# Minum Slingshot From Flippinout Nate



## lightgeoduck (Apr 3, 2011)

The build of the slingshot has a spalted poplar core, arctic blue dymalux with Shedua palmswells






Thanks for watching... in your air cooled room









LGD


----------



## Imperial (Feb 9, 2011)

lol hard to talk when getting sweat stings into your eyes . iv been getting 107 on avg here in temperature . i see that your shooting has improved . to me , that top slot attachment seems to work a lot like tabs . good video, keep it going .


----------



## GrayWolf (May 14, 2012)

Sweet slingshot! Great shooting.


----------



## Dayhiker (Mar 13, 2010)

Good video, Duck. Real nice slingshot. You're pretty good with that thing aren't you?


----------



## lightgeoduck (Apr 3, 2011)

Thanks for the comments guys

@imp.. i tell you what its hotter than dog nuts out there, I dont know if it was as hot as where you are at, but a fatty like me it doesnt matter, Hot is Hot









@Dayhiker, you know what, it is fun to shoot and easy to be consistant with... I ws going to say I love the low forks, but that is only half true, I love all slingshots.

LGD


----------



## All Buns Glazing (Apr 22, 2012)

Great video, Geo. That slingshot is really interesting and pretty to boot. Like your videos a lot!

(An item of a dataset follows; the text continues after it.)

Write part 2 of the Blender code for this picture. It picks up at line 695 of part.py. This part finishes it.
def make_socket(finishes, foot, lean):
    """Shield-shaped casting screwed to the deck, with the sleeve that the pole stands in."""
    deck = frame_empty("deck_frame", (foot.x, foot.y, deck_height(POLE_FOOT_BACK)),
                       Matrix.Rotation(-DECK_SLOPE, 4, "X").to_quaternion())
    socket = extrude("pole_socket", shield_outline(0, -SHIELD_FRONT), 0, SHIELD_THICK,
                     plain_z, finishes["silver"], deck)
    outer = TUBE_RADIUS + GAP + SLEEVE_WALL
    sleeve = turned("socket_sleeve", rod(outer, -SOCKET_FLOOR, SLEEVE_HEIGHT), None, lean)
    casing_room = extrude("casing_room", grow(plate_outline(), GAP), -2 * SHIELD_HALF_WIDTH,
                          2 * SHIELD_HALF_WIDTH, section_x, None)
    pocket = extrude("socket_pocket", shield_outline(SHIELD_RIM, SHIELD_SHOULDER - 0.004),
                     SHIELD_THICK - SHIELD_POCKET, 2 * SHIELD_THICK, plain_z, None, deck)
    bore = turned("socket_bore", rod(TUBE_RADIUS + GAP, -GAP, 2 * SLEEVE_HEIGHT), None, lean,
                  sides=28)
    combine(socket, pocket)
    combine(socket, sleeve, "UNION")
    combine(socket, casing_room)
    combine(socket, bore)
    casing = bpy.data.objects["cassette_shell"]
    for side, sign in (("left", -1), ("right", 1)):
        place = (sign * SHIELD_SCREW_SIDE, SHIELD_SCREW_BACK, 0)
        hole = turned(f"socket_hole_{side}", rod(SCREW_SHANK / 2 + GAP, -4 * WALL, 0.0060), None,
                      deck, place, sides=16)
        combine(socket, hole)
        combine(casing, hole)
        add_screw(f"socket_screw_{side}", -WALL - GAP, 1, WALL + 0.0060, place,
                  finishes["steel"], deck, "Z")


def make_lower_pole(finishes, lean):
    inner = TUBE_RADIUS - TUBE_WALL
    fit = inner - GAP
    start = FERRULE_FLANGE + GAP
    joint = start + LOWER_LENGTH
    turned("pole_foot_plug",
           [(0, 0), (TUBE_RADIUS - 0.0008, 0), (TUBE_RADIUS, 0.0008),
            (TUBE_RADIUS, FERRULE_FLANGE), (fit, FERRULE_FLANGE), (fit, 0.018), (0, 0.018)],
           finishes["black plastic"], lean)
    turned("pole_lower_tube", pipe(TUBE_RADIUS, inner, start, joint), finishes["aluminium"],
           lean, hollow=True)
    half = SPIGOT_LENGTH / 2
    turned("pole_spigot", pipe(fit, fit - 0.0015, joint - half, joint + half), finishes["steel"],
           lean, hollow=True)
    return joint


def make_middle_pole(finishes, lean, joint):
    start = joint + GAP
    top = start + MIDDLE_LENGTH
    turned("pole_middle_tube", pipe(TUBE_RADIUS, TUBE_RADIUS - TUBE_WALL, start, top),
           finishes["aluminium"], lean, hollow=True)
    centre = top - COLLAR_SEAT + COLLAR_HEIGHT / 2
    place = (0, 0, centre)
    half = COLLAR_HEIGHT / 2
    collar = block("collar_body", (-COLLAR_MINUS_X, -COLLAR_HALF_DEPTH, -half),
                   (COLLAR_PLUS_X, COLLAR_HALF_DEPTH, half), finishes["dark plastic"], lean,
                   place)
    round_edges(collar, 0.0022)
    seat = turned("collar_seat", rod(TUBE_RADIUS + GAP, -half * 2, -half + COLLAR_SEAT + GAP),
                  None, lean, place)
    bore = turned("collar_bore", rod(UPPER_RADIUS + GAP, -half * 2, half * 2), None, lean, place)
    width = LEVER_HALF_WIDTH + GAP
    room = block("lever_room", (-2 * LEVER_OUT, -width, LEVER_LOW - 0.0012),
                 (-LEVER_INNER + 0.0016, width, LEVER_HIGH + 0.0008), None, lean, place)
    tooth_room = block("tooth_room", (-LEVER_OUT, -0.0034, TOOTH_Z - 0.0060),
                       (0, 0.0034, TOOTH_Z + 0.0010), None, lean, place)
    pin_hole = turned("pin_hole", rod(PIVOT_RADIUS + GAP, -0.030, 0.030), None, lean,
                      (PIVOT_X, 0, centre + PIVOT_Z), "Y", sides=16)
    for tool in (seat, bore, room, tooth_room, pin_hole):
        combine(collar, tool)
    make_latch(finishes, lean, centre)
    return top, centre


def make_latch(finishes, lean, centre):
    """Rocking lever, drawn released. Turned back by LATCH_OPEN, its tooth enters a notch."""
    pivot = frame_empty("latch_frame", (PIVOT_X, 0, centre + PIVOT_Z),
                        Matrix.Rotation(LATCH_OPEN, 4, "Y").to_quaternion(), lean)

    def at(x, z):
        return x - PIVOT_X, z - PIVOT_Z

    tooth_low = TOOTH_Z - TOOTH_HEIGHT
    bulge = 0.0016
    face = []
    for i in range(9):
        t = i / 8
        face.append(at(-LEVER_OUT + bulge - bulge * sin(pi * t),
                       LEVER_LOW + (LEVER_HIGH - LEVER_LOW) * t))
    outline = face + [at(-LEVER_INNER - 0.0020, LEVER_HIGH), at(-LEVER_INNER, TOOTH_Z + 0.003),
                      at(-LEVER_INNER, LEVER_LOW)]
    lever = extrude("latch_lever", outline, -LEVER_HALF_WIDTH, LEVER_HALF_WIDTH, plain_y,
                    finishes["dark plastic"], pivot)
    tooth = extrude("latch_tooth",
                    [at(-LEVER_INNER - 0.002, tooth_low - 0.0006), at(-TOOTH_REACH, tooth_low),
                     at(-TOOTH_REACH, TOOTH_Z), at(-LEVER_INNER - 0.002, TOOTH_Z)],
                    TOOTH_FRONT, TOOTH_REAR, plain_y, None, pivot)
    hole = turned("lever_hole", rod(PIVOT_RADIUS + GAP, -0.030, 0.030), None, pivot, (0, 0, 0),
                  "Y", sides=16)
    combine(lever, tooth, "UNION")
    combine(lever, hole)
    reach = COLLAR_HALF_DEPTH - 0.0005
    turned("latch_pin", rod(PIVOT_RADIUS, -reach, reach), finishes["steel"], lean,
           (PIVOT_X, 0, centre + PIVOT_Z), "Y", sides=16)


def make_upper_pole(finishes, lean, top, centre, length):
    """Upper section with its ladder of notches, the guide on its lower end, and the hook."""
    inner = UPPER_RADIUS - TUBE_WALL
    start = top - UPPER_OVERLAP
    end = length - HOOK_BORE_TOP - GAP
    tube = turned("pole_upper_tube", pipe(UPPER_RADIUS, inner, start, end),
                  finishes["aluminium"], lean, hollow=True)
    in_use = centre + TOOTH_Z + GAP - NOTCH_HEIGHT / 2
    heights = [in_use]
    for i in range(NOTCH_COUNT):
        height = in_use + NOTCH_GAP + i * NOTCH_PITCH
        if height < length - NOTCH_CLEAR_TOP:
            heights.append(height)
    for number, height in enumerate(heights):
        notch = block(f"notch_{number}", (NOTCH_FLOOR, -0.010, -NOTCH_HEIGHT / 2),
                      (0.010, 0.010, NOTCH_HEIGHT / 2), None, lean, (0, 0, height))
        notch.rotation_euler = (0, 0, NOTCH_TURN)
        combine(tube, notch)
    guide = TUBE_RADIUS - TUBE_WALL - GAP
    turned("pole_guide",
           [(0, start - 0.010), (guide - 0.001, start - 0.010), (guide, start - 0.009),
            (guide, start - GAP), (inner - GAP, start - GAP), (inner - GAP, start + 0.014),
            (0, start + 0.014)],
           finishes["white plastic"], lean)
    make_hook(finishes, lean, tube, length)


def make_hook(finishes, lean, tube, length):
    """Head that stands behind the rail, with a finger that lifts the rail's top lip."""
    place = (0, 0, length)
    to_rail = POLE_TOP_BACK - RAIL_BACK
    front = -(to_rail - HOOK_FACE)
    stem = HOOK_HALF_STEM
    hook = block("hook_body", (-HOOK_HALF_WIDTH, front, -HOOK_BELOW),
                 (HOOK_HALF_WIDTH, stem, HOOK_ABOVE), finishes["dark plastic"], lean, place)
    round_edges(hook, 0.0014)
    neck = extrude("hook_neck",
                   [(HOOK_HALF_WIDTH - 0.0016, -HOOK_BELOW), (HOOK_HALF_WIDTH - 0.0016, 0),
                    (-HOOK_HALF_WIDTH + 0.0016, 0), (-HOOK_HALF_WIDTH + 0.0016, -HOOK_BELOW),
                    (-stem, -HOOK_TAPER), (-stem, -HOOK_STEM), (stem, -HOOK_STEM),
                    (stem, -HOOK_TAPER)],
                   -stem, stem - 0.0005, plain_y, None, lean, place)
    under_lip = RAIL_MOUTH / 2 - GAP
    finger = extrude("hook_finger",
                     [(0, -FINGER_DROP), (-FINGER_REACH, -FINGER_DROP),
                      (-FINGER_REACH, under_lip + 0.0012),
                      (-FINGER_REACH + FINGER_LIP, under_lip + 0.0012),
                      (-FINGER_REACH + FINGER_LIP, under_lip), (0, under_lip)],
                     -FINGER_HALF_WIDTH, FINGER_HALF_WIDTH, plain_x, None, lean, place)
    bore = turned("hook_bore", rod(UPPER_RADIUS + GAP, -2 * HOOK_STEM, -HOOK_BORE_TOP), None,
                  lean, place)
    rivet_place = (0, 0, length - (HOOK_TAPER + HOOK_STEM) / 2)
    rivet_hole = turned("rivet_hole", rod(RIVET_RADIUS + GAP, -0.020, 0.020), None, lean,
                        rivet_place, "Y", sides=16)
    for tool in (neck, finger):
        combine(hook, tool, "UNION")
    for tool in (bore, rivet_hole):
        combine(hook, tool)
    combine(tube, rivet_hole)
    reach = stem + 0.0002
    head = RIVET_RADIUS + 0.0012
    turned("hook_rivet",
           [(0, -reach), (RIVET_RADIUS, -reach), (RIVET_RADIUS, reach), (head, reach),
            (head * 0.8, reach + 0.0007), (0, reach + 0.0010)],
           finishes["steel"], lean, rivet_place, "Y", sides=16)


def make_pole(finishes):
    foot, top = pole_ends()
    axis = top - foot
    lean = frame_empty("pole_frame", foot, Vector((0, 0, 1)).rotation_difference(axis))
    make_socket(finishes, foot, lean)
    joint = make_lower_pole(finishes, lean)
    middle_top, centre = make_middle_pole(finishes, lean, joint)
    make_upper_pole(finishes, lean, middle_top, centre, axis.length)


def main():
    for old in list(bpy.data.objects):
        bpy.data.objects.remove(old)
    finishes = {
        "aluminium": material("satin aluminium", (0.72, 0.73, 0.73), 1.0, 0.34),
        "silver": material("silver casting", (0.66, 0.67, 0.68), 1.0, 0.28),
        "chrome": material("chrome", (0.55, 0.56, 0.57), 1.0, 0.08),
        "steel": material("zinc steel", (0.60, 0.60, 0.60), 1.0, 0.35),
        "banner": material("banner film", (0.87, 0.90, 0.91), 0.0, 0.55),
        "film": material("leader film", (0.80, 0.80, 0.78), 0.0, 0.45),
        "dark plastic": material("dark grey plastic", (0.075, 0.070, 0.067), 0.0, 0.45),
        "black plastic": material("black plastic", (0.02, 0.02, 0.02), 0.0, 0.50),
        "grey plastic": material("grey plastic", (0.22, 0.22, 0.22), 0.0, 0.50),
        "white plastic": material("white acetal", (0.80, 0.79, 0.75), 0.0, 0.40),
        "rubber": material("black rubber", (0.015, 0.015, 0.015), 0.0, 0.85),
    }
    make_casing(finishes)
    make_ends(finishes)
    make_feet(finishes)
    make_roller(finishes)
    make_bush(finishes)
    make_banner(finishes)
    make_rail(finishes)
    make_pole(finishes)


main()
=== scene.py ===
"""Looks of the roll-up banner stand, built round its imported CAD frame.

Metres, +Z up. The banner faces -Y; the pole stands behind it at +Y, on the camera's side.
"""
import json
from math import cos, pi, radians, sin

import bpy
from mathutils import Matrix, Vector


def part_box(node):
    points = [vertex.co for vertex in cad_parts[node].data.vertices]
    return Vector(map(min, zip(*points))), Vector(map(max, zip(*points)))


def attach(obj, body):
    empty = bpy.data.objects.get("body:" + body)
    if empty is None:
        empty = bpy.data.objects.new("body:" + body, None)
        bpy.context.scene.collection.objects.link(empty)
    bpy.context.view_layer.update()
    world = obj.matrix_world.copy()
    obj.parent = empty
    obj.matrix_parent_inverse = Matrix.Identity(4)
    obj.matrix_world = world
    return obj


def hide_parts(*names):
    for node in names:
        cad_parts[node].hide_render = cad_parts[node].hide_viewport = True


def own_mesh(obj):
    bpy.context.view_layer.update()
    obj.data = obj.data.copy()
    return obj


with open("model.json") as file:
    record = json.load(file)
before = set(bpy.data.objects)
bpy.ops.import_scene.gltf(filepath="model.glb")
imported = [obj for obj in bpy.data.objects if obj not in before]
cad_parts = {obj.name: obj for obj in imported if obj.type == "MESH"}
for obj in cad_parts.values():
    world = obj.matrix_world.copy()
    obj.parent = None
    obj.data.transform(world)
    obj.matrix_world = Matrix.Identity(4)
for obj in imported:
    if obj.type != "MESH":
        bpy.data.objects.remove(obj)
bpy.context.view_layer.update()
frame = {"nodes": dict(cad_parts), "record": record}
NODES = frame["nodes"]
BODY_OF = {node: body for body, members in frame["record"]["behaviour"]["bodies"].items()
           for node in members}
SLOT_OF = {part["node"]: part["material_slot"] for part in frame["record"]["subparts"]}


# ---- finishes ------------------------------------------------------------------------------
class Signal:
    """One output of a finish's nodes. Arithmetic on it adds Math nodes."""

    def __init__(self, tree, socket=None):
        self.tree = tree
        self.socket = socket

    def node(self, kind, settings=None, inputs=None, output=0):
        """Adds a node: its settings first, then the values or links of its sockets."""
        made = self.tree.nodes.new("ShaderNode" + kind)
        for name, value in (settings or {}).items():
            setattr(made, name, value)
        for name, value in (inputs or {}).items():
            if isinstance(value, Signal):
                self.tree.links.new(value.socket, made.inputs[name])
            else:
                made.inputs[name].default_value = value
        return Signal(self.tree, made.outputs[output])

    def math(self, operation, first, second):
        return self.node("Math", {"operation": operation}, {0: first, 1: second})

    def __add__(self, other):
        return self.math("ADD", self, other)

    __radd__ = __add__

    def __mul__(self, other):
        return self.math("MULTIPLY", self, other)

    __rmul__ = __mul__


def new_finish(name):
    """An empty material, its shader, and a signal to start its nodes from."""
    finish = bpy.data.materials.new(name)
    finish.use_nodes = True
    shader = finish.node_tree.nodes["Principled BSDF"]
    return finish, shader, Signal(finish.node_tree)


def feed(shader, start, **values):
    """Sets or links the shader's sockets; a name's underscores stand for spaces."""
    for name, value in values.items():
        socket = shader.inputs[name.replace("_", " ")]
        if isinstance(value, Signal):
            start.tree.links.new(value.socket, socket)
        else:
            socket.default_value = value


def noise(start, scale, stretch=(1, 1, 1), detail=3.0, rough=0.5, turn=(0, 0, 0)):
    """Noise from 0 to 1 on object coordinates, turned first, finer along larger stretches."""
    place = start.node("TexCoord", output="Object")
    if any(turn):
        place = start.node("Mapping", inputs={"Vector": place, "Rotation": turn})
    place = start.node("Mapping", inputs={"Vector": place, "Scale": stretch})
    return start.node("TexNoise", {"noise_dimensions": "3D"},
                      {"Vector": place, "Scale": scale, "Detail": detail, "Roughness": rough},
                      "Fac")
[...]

Great shooting, too. I find it extremely difficult to shoot without fork-tip aiming - it's a black art to me!


----------



## Quercusuber (Nov 10, 2011)

*Nice!!! What a good video!! And your shooting is very accurate...to be honest, if it was me, I would have trouble just to shoot inside the catchbox







*
*But I think I can beat you in something: my resistance to heat







For me, the torture is called Winter time...ah,ah,ah*
*Cheers!!!*


----------



## lightgeoduck (Apr 3, 2011)

Quercusuber said:


> *Nice!!! What a good video!! And your shooting is very accurate...to be honest, if it was me, I would have trouble just to shoot inside the catchbox
> 
> 
> 
> ...


Ha,, I'm even worse in the winter









Thanks for the cooment

LGD


----------



## newconvert (Dec 12, 2011)

thats really a nice design from Nathan, like a wide mouth PFS, and since its larger it looks like a better fit for the hand! thanks for the vid LGD


----------



## Bob Fionda (Apr 6, 2011)

Very nice and interesting design. Nathan is a master, "in nomen omen". Nice video too. Thanks for sharing Duck.


----------